18:32:35.577932 socket(PF_INET, SOCK_STREAM, IPPROTO_TCP) = 14
18:32:35.578074 fcntl(14, F_SETFL, O_RDONLY|O_NONBLOCK) = 0
18:32:35.578188 setsockopt(14, SOL_TCP, TCP_NODELAY, [1], 4) = 0
18:32:35.578326 setsockopt(14, SOL_IP, IP_BIND_ADDRESS_NO_PORT, [1], 4) = 0
18:32:35.578474 setsockopt(14, SOL_SOCKET, SO_REUSEADDR, [1], 4) = 0
18:32:35.578603 bind(14, {sa_family=AF_INET, sin_port=htons(0), sin_addr=inet_addr("192.168.0.2")}, 16) = 0
18:32:35.578726 connect(14, {sa_family=AF_INET, sin_port=htons(999), sin_addr=inet_addr("192.168.0.3")}, 16) = -1 EINPROGRESS (Operation now in progress)
18:32:35.579033 sendto(14, "GET / HTTP/1.1\r\nHost: 192.168.0."..., 79, MSG_DONTWAIT|MSG_NOSIGNAL, NULL, 0) = -1 ECONNREFUSED (Connection refused)
18:32:35.579237 setsockopt(14, SOL_SOCKET, SO_LINGER, {onoff=1, linger=0}, 8) = 0
18:32:35.579414 close(14)               = 0

You can see the bind call where the socket is bound to the source IP 192.168.0.2 (and the syscall returns success).

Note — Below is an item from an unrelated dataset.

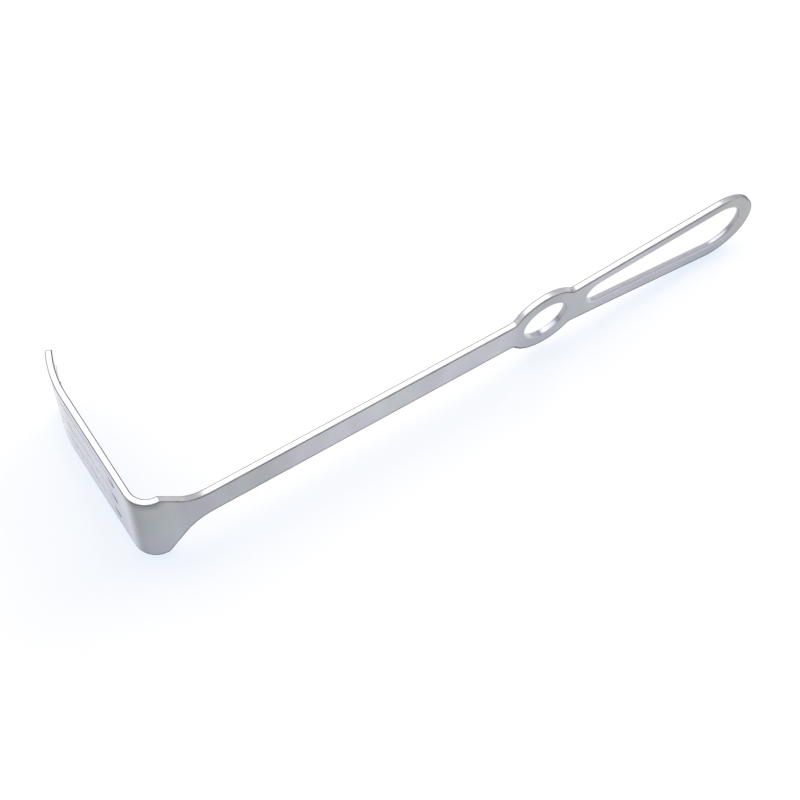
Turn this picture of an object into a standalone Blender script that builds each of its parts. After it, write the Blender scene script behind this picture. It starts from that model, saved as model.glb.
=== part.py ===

The process with PID 6154 from the strace is not running the configuration you provided. Not only doesn’t it set the source-IP, it is also setting other options that you didn’t even configure (you did not configure option tcp-smart-connect but haproxy is setting TCP_QUICKACK on the outgoing socket).

I suggest you triple check what configuration you are running and make sure you don’t have any old haproxy processes running in the background. It’s best to shutdown haproxy, confirm that nothing is responding anymore on port 999, and only then - when you are sure nothing is listening on port 999 you are restarting haproxy.

I don’t see how the IP route configuration is supposed to solve the problem, in fact it actually requires the local IP address to be known as it picks the outgoing interface based on that IP, but selecting that IP is the actual problem. But let’s focus on haproxy, I don’t see how ip route tables can solve this problem anyway.

I triple checked the config and as suspected, an old instance was running and causing the issues. Cleaned and rebooted and things are working as expected. Thanks for the time, updating as hopefully this helps another rookie down the road should someone stumble upon it.